Given exercise »
Your task is to copy every line of this material exactly.
######
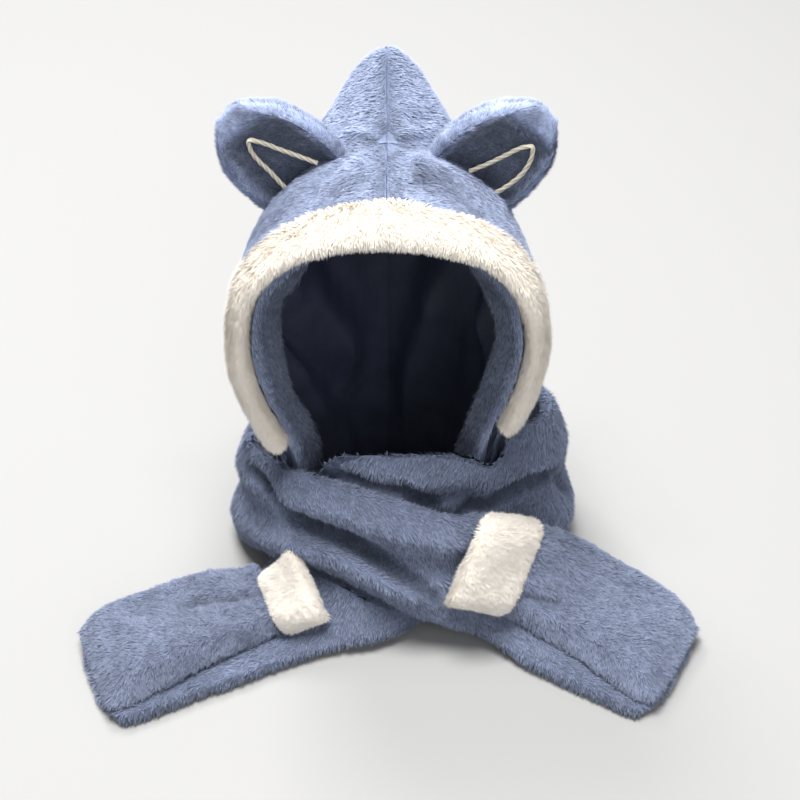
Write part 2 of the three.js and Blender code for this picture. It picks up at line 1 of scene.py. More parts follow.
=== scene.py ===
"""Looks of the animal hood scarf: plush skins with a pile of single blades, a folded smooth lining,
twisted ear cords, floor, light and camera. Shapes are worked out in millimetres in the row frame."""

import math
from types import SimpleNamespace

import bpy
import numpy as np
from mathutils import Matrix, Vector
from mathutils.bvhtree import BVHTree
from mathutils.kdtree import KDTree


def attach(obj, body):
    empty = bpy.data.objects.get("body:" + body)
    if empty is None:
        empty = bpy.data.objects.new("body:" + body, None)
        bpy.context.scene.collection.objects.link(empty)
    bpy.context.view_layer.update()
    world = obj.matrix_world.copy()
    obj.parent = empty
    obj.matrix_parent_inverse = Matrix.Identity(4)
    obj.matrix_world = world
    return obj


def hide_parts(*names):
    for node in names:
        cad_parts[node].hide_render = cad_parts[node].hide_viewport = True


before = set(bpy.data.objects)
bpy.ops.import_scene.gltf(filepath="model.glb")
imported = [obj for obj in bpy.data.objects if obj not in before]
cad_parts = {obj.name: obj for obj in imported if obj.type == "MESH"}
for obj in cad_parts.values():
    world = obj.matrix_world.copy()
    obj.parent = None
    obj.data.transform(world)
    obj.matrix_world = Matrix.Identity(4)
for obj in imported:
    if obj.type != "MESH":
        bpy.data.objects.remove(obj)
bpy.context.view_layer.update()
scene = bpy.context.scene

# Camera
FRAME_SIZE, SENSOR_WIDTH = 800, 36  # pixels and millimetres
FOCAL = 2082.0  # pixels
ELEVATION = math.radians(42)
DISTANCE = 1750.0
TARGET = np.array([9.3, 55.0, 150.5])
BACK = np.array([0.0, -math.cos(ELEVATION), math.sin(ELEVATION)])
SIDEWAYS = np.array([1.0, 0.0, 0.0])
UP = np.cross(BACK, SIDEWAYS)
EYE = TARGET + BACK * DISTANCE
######
Result of the exercise »
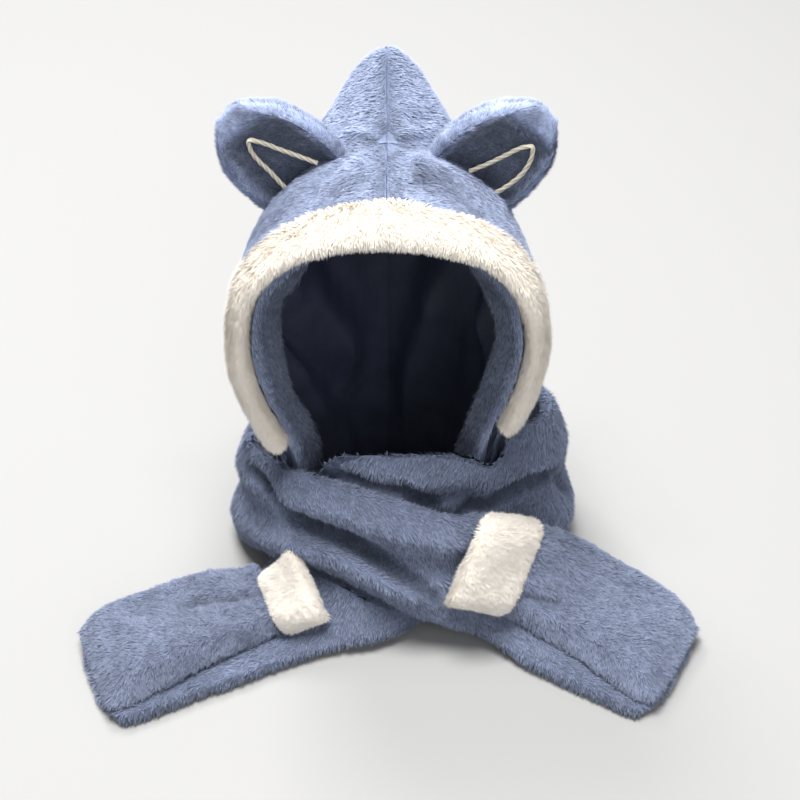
Write part 2 of the three.js and Blender code for this picture. It picks up at line 1 of scene.py. More parts follow.
=== scene.py ===
"""Looks of the animal hood scarf: plush skins with a pile of single blades, a folded smooth lining,
twisted ear cords, floor, light and camera. Shapes are worked out in millimetres in the row frame."""

import math
from types import SimpleNamespace

import bpy
import numpy as np
from mathutils import Matrix, Vector
from mathutils.bvhtree import BVHTree
from mathutils.kdtree import KDTree


def attach(obj, body):
    empty = bpy.data.objects.get("body:" + body)
    if empty is None:
        empty = bpy.data.objects.new("body:" + body, None)
        bpy.context.scene.collection.objects.link(empty)
    bpy.context.view_layer.update()
    world = obj.matrix_world.copy()
    obj.parent = empty
    obj.matrix_parent_inverse = Matrix.Identity(4)
    obj.matrix_world = world
    return obj


def hide_parts(*names):
    for node in names:
        cad_parts[node].hide_render = cad_parts[node].hide_viewport = True


before = set(bpy.data.objects)
bpy.ops.import_scene.gltf(filepath="model.glb")
imported = [obj for obj in bpy.data.objects if obj not in before]
cad_parts = {obj.name: obj for obj in imported if obj.type == "MESH"}
for obj in cad_parts.values():
    world = obj.matrix_world.copy()
    obj.parent = None
    obj.data.transform(world)
    obj.matrix_world = Matrix.Identity(4)
for obj in imported:
    if obj.type != "MESH":
        bpy.data.objects.remove(obj)
bpy.context.view_layer.update()
scene = bpy.context.scene

# Camera
FRAME_SIZE, SENSOR_WIDTH = 800, 36  # pixels and millimetres
FOCAL = 2082.0  # pixels
ELEVATION = math.radians(42)
DISTANCE = 1750.0
TARGET = np.array([9.3, 55.0, 150.5])
BACK = np.array([0.0, -math.cos(ELEVATION), math.sin(ELEVATION)])
SIDEWAYS = np.array([1.0, 0.0, 0.0])
UP = np.cross(BACK, SIDEWAYS)
EYE = TARGET + BACK * DISTANCE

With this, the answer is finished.